I attended a Bible Conference and saw a man with a bed sheet and fishing pole [Lakin was obviously referring to one of the Dispensational Charts that Dispensational prophecy preachers were famous for. The charts developed by Clarence Larkin are probably the best known]. He told me that this part of scripture applied this time and this other part of the Bible applied to another time [what old dispensationalists often referred to as "rightly dividing the Word"]. I went home and tried to do that for myself but finally gave up in frustration. I simply took of all of the Bible as God's word to me and sought to apply it to my life in my time and place.
To any who may have been present at that Chapel service or who know Lakin better than I do, I emphasize again that I am working from memories of an incident more than fifty years ago. I also know that good preaching is often hyperbolic. I'm confident that Lakin's hermeneutics were more sophisticated than this anecdote implies, but the mule-riding preacher's words have haunted my mind and heart for most of my life.

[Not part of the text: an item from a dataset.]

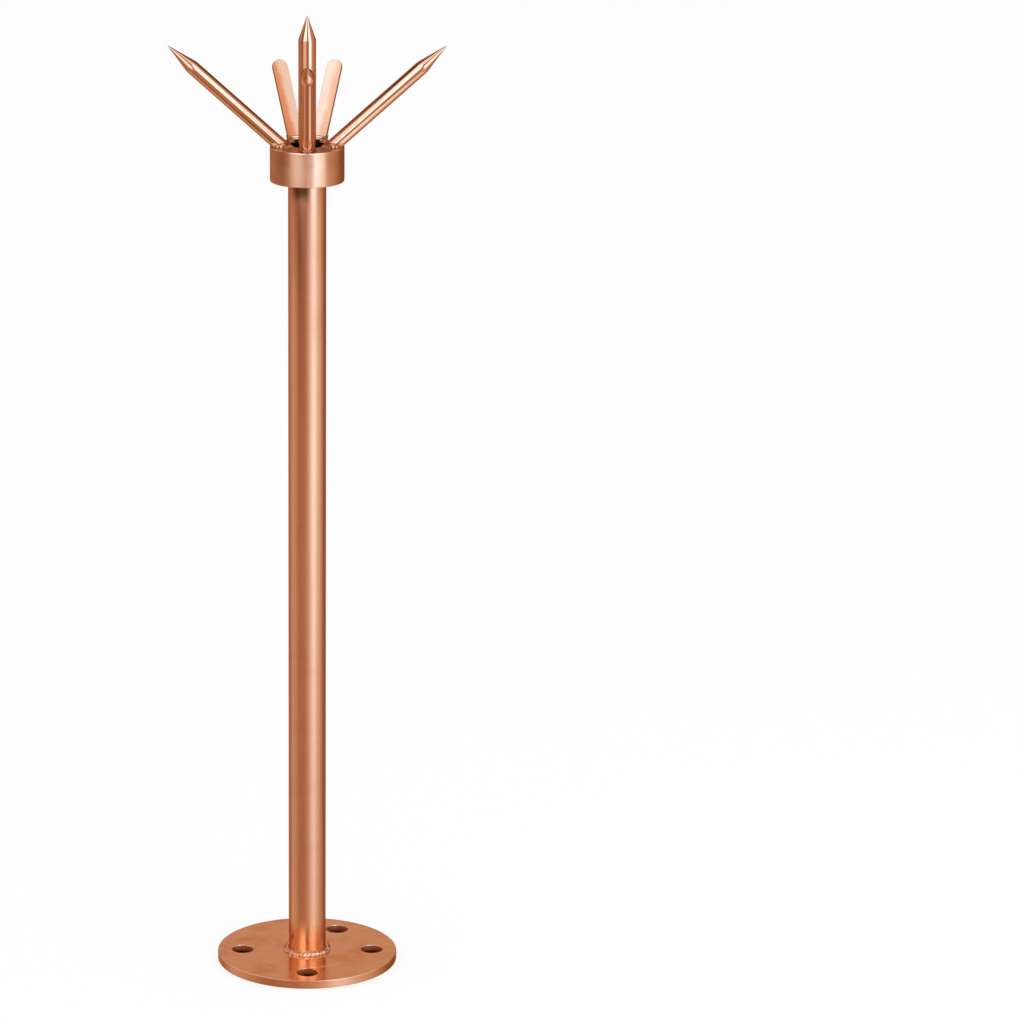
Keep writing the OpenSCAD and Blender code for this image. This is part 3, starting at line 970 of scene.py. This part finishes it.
strip_slant = math.radians(STRIP_RISE)
foot_half = STRIP_T / 2 / math.sin(strip_slant)
drop_sizes = ((2.6, 3.4, 1.0), (STRIP_BEAD_SIDE, 1.4, 2.2))
for side, angle in STRIPS.items():
    bars = []
    for facing, lean_sign in ((0, 1), (180, -1)):
        bar = ledge_bar(STRIP_BEAD_OUT, STRIP_BEAD_UP * math.sin(strip_slant), STRIP_W + 0.6)
        slope = Matrix.Identity(4)
        slope[0][2] = lean_sign / math.tan(strip_slant)
        bar.data.transform(on_land(angle, STRIP_INSET) @ turned_by(facing)
                           @ moved_by(foot_half, 0, 0) @ Matrix.Scale(MM, 4) @ slope)
        bars.append(bar)
    stations = rectangle_stations(foot_half, STRIP_W / 2, 2.6, angle, STRIP_INSET, drop_sizes)
    bead = lay_bead("weld_strip_" + side, stations, voxel=0.2, tilt=6, smooth=3, extra=bars)
    trim_to_land(bead)
    finish_bead(bead, side + "_strip_weld", ledge_shade_and_highlights)

# %% [markdown]
# ## Light and surroundings
# Metal shows what is round it, so the surroundings are built as a photographer would build
# them: a pale tent with dark gaps, soft boxes at the front left and right that draw the
# white streaks, a ceiling with a gap in its middle, and two light bands on the ground. They
# are painted on the sky, where only reflections see them. The camera itself sees plain white.
#
# The cards are laid as plain levels of brightness first. One ramp then gives every level
# its colour: dark gaps are warm, as they show copper in copper, and the soft boxes are cool.

# %% Build the sky
world = bpy.data.worlds.new("studio")
bpy.context.scene.world = world
sky = Tree(world)
sky.nodes.clear()

direction = sky.add("TexCoord").outputs["Generated"]
towards = sky.add("SeparateXYZ", {"Vector": direction}).outputs
flat = sky.vector("NORMALIZE", sky.vector("MULTIPLY", direction, LEVEL))


def card(behind, azimuth, half_width, low, high, level, soft, soft_up):
    """Lay a soft-edged card over what is behind it. Azimuth 0 is the camera's side, + is right."""
    a = math.radians(azimuth)
    facing = sky.vector("DOT_PRODUCT", flat, (math.sin(a), -math.cos(a), 0))
    outer, inner = min(180, half_width + soft), max(0, half_width - soft)
    mask = sky.step(facing, math.cos(math.radians(outer)), math.cos(math.radians(inner)))
    for edge, sign in ((low, 1), (high, -1)):
        if edge is not None:
            ends = [max(-90, min(90, edge + s * soft_up)) for s in (-sign, sign)]
            rises = sky.step(towards["Z"], *[math.sin(math.radians(end)) for end in ends])
            mask = sky.product(mask, rises)
    return sky.mix(mask, behind, level)


BAND_MIDDLE, BAND_SPREAD, BAND_END_SOFT = 1.17, 0.5, 0.04


def floor_band(behind, middle, half_width, below, level, soft):
    """Lay a light band on the ground beside the rod that spreads outwards towards the front."""
    line = sky.maths("MULTIPLY_ADD", towards["Y"], -BAND_SPREAD * middle, BAND_MIDDLE * middle)
    away = sky.maths("ABSOLUTE", sky.maths("SUBTRACT", towards["X"], line))
    mask = sky.product(
        sky.step(away, half_width + soft, half_width - soft),
        sky.step(towards["Z"], below + BAND_END_SOFT, below - BAND_END_SOFT))
    return sky.mix(mask, behind, level)


# From straight down to straight up: the ground, the tent's wall, and its ceiling
seen = sky.ramp(sky.maths("MULTIPLY_ADD", towards["Z"], 0.5, 0.5), [
    (at, (level,) * 3) for at, level in (
        (0.0, 0.46), (0.20, 0.46), (0.34, 0.50), (0.42, 0.47), (0.50, 0.50), (0.60, 0.60),
        (0.68, 0.69), (0.80, 0.88), (0.92, 1.2), (1.0, 1.3))])
# Each card: azimuth, half width, low, high, level, softness of its sides and of its ends
for values in (
    # Gaps in the tent
    (140, 20, -30, 34, 0.32, 16, 8),
    (-74, 15, -30, 34, 0.36, 8, 8),
    (-108, 38, 24, 76, 0.14, 12, 8),
    (108, 38, 24, 76, 0.14, 12, 8),
    # Low at the back, which the side lips of the bolt holes show
    (156, 14, -5, 9, 0.12, 8, 4),
    (-156, 14, -5, 9, 0.12, 8, 4),
    # Pale wall below the right box
    (42, 30, -62, -22, 0.72, 14, 8),
    # Left: a wide dim box, its bright core, and the sheet above that the right strip shows
    (-31, 20, -20, 60, 0.9, 8, 6),
    (-28, 17, -2, 42, 1.8, 6, 6),
    (-12, 8, 0, 20, 1.6, 4, 5),
    (-46, 10, 24, 46, 1.35, 6, 5),
    (-56, 14, 36, 60, 1.25, 6, 4),
    # Right: a wide shoulder, the bright core, and the sheet above that the left strip shows
    (66, 32, -24, 60, 0.62, 18, 6),
    (40, 15, -20, 46, 1.65, 7, 6),
    (23, 11, -2, 27, 1.6, 4, 4),
    (56, 14, 37, 60, 1.0, 6, 4),
    # The gap between the two boxes
    (3, 5, 14, 46, 0.2, 4, 4),
    # The ceiling and the gap in it
    (5, 62, 60, None, 1.8, 20, 6),
    (0, 180, 73, None, 0.3, 6, 2),
):
    seen = card(seen, *values)
# Each band: middle, half width, height of its end, level, softness
for values in ((-0.31, 0.06, -0.78, 0.74, 0.06), (0.33, 0.08, -0.74, 1.25, 0.07)):
    seen = floor_band(seen, *values)

TINTS = (
    (0.0, (0.0, 0.0, 0.0)), (0.06, (0.067, 0.033, 0.014)), (0.3, (0.3, 0.172, 0.1)),
    (0.5, (0.5, 0.335, 0.24)), (0.6, (0.6, 0.46, 0.36)), (0.9, (0.9, 0.95, 0.96)),
    (1.15, (1.15, 1.55, 1.95)), (1.5, (1.5, 2.3, 3.1)), (1.8, (1.8, 2.9, 4.2)),
)
TOP_LEVEL = TINTS[-1][0]


def tint(tree, level):
    """The colour of each level of brightness: dark gaps are warm and soft boxes are cool."""
    return tree.ramp(tree.maths("DIVIDE", level, TOP_LEVEL),
                     [(at / TOP_LEVEL, colour) for at, colour in TINTS])


rays = sky.add("LightPath").outputs
reflected = sky.add("Background", {"Color": tint(sky, seen)}).outputs[0]
plain = sky.add("Background", {"Color": (1, 1, 1), "Strength": 0.8}).outputs[0]
direct = sky.add("Background", {"Color": (0.985,) * 3}).outputs[0]
mirrored = sky.maths("MAXIMUM", rays["Is Glossy Ray"], rays["Is Transmission Ray"])
first = sky.add("MixShader", {"Fac": mirrored, 1: plain, 2: reflected}).outputs[0]
second = sky.add("MixShader", {"Fac": rays["Is Camera Ray"], 1: first, 2: direct}).outputs[0]
sky.add("OutputWorld")
sky.surface(second, "World Output")
print("sky nodes:", len(sky.nodes))

# %% [markdown]
# ### A screen round the mast
# The mast shows darker and broader bands than the head, though both are upright and round.
# So in the studio something stood low round it: a curved screen that the mast mirrors and
# the head, which is higher, doesn't. Only reflections see it, and its front is left out
# of second reflections, so that the mast's foot still shows the boxes by way of the flange.

# %% Set up the curved screen
SCREEN_R, SCREEN_LOW, SCREEN_HIGH, SCREEN_STEPS = 0.3, -0.2, 0.749, 64
SCREEN_BANDS = ((-116, 0.58), (-95, 0.70), (-64, 0.58), (-48, 0.44), (-12, 0.49), (2, 0.64),
                (14, 0.84), (30, 1.25), (46, 1.25), (62, 0.95), (84, 0.78), (104, 0.52),
                (114, 0.38))
SCREEN_FROM, SCREEN_TO = SCREEN_BANDS[0][0], SCREEN_BANDS[-1][0]
HUNG_DARKER, FADE_DARKER = 0.3, 0.2
DEEPER_LEVEL, OPEN_FRONT = 0.82, 56

screen = draw_section("screen", [(SCREEN_R, SCREEN_LOW), (SCREEN_R, SCREEN_HIGH)])
spin(screen, SCREEN_STEPS, math.radians(SCREEN_TO) - math.radians(SCREEN_FROM))
# The spin runs clockwise, so the section starts at the arc's right end
screen.data.transform(turned_by(SCREEN_TO - 90))
turns = [math.degrees(math.atan2(v.co.x, -v.co.y)) for v in screen.data.vertices]
print("screen from", round(min(turns)), "to", round(max(turns)), "degrees")
for ray in ("camera", "diffuse", "shadow"):
    setattr(screen, "visible_" + ray, False)
screen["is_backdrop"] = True

cloth, tree = bare_material("screen")


def even(value, low, high):
    """An even slope from 0 at low to 1 at high."""
    return tree.step(value, low, high, kind="LINEAR")


place = tree.add("TexCoord").outputs["Object"]
spot = tree.add("SeparateXYZ", {"Vector": place}).outputs
azimuth = tree.maths("DEGREES", tree.maths("ARCTAN2", spot["X"], tree.product(spot["Y"], -1.0)))
width = SCREEN_TO - SCREEN_FROM
bands = tree.ramp(even(azimuth, SCREEN_FROM, SCREEN_TO), [
    ((turned - SCREEN_FROM) / width, (level,) * 3) for turned, level in SCREEN_BANDS])
# A dark cloth hangs over the top of the dim part at the left
hung = tree.product(even(spot["Z"], 0.48, 0.68), even(azimuth, -66, -48), even(azimuth, 0, -18))
# and the bright part at the right fades towards the ground
fades = tree.product(even(spot["Z"], 0.45, -0.08), even(azimuth, -5, 15))
level = tree.product(bands, tree.maths("MULTIPLY_ADD", hung, -HUNG_DARKER, 1.0),
                     tree.maths("MULTIPLY_ADD", fades, -FADE_DARKER, 1.0))
# What the flange shows of the mast is evenly lit at its sides, and open to the boxes in front
depth = tree.add("LightPath").outputs["Glossy Depth"]
deeper = tree.maths("GREATER_THAN", depth, 1.5)
in_front = tree.maths("LESS_THAN", tree.maths("ABSOLUTE", azimuth), OPEN_FRONT)
level = tree.mix(deeper, level, DEEPER_LEVEL)
glow = tree.add("Emission", {"Color": tint(tree, level)}).outputs[0]
through = tree.add("BsdfTransparent").outputs[0]
opened = tree.product(deeper, in_front)
tree.surface(tree.add("MixShader", {"Fac": opened, 1: glow, 2: through}).outputs[0])
screen.data.materials.append(cloth)
print("screen from", SCREEN_LOW, "to", SCREEN_HIGH, "m")

# %% [markdown]
# ## The floor and the lamp
# The floor is a wide sheet of white paper. It glows almost to white by itself and takes the
# last part from the lamp, so it keeps the rod's soft shadow. A dark disc lies under the
# flange, because the bolt holes look down into its shadow.

# %% Lay the floor and hang the lamp
FLOOR_SIZE, FLOOR_Z, FLOOR_GLOW, FLOOR_GREY = 30, -0.0003, 0.80, 0.22
DISC_SHARE, DISC_Z, DISC_COLOUR = 0.9, -0.0001, (0.2, 0.075, 0.035)
LAMP_PLACE, LAMP_AIM, LAMP_SIZE, LAMP_POWER = (1.2, -1.6, 2.6), (0, 0, 0.4), 1.2, 12

bpy.ops.mesh.primitive_plane_add(size=FLOOR_SIZE, location=(0, 0, FLOOR_Z))
floor = bpy.context.object
floor.name = "floor"
floor.visible_glossy = False
floor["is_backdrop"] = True
paper, tree = bare_material("paper")
glow = tree.add("Emission", {"Strength": FLOOR_GLOW}).outputs[0]
matte = tree.add("BsdfDiffuse", {"Color": (FLOOR_GREY,) * 3}).outputs[0]
tree.surface(tree.add("AddShader", {0: glow, 1: matte}).outputs[0])
floor.data.materials.append(paper)

bpy.ops.mesh.primitive_circle_add(vertices=128, radius=DISC_SHARE * FLANGE_D / 2 * MM,
                                  fill_type="NGON", location=(0, 0, DISC_Z))
shadow = bpy.context.object
shadow.name = "shadow_under_flange"
shadow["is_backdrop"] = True
dark = bpy.data.materials.new("shadow")
tree = Tree(dark)
matte = tree.nodes["Principled BSDF"].inputs
tree.feed(matte["Base Color"], DISC_COLOUR)
tree.feed(matte["Specular IOR Level"], 0.0)
shadow.data.materials.append(dark)

bpy.ops.object.light_add(type="AREA", location=LAMP_PLACE)
lamp = bpy.context.object
lamp.name = "lamp"
lamp.data.shape = "DISK"
lamp.data.size = LAMP_SIZE
lamp.data.energy = LAMP_POWER
lamp.visible_glossy = False
aim = Vector(LAMP_AIM) - lamp.location
lamp.rotation_euler = aim.to_track_quat("-Z", "Y").to_euler()

# %% Write down the visual box and finish
low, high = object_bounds()
print("visual box in mm:", [round(c * 1000, 1) for c in (*low, *high)])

I'll leave tracing the impact of Dispensationalism on a national/international scale to better minds, like Hummel's. I'll just say that too many pastors and Bible teachers approach Scripture and ask, "From a Dispensational point of view, what does this passage mean?" I know that there is no such thing as a "view from nowhere," but I do believe that trying to adopt a less prejudicial perspective is important. Approach the text with the necessary agnosticism. After you see what the text means, you may find that it aligns with your overall view of things, be that Dispensational, Covenental, or whatever. Fine. Just be sure you let the text speak. Don't put words in its mouth.
Apparently, I'm an outlier. The fact that I see nothing in the New Testament that indicates that I should bring a lamb to church tomorrow, indicates to me that there are at least two ways of doing things presented in Scripture. A straight-forward (literal, with a right understanding of the word) indicates that Israel is not the same as the church and the church is not the same as Israel. In fact, the tenses of the New Testament in reference to the formation of the church indicate that it didn't even exist in Old Testament times. I do live in a time in which the residents of the planet, except for those saved by grace, are children of wrath (Ephesians 2:1-3), the world itself is in the power of the wicked one (1 John 5:19), and that this wicked one apparently has a lot of freedom to do his anti-God work (1 Peter 5:8). I could go on, but all that I am saying is that when I take God's word for what it appears to me to say, I see what has come to be called Dispensationalism. On the other hand, some of my go-to commentators would be insulted to have their name associated with Dispensationalism. I go to their books because they deal honestly with the text. I will enjoy telling them if I live until the Rapture, "See I was right." In the meantime, they are a help to me. If we both live to some one-size-fits-all general judgment day I'll say, "Well, what do you know?"
I'd like to finish this before the Rapture, so I'll stop.